家具と素材感を合わせ、全体の色数を抑える
日常空間にアートを取り入れるなら、家具や照明など周囲のインテリアアイテムと馴染ま
せることが大切だ。「アートと家具の素材感を合わせたり、全体の色数を抑えたりすると
まとまりやすい」と川合将人さん。アートそのものが居心地よさそうに見えることも重要。
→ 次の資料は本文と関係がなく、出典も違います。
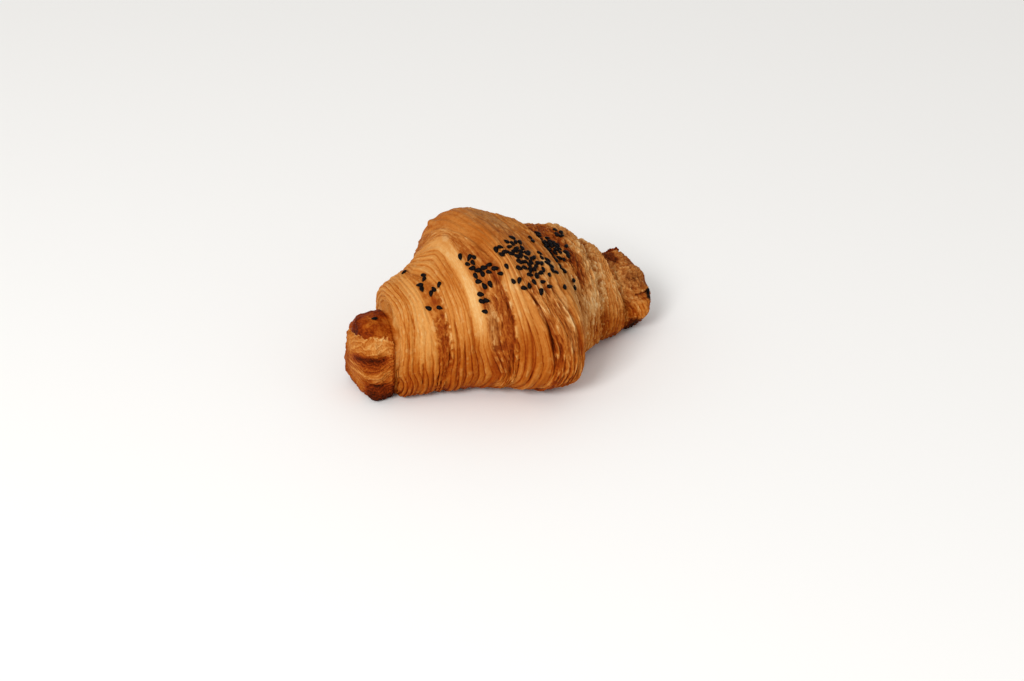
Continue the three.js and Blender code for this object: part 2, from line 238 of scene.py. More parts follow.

窮屈な印象にならないよう、周りのモノとの距離や余白を十分に取ることを心がけたい。
POINT 1 カタマリをグルーピングする
「本やアートを棚に飾る時は、本を数冊ずつのカタマリと考える。アートとともに余白を取りつつ配置するときれいにまとまります」とインテリアスタイリストの川合将人さん。軽めのオブジェは上段、三原研の炻器(せっき)など重厚なものは下段に置くと安定する。本の表紙を見せて立て掛けても。
POINT 2 玄関には“会話の糸口”を
「玄関に飾るアートは、訪れた人との会話を盛り上げるコミュニケーションツールにもなる。来客の好みやキャラクターに合わせて掛け替えるのもいいですね」。写真のアートは川井田健晃(かわいだたけあき)。土と型紙を使った泥のステンシル作品だ。コートラックは作品を邪魔しないシンプルなものを選んで。
POINT 3 写真と緑で“窓”を作る
「窓のない空間では、屋外の景色や自然を感じる作品を選んで“窓”を作ると気持ちが明るくなります」。キャンプ風景を写したフォトコラージュは、イタリアの建築家集団〈スーパースタジオ〉作。植物や緑色のアイテムを合わせるのも効果的。照明は写真家マン・レイのデザイン。
POINT 4 隣の部屋から覗く壁に飾る
アートを飾る場所に迷ったら、隣の部屋や廊下からドア越しに眺めた時の風景を意識するのも手。「家具や照明と素材感を合わせると統一感が出て、上質な景色を作れるはず」。塗装壁に映えるオブジェは、合板の一部を剝がしたり裂いたり編んだりした佐藤伸昭の作。家具は〈FRAMA〉。
POINT 5 本を台座にする
「リビングテーブルにオブジェを設(しつら)える場合、厚手の本を台座代わりにするだけでアートが際立ち、存在感が出ます。本は何冊か重ねてもいいし、黒いテーブル・白い本・黒い作品など、コントラストをつけてもいい」。鉄製オブジェは金属作家・田中潤の作。抜け感があって気軽に飾れる。
POINT6 影のバラエティを楽しむ
「幾何学的なオブジェは、照明を当てて影の美しさも楽しみたい。シェードが可動式ならよりドラマティックに演出できます。窓辺に置いて自然光の柔らかな影を出しても」。パブロ・ピカソとドラ・マールをモチーフにした陶製のオブジェは、〈スタジオペペ〉の作。照明はセルジュ・ムイユ。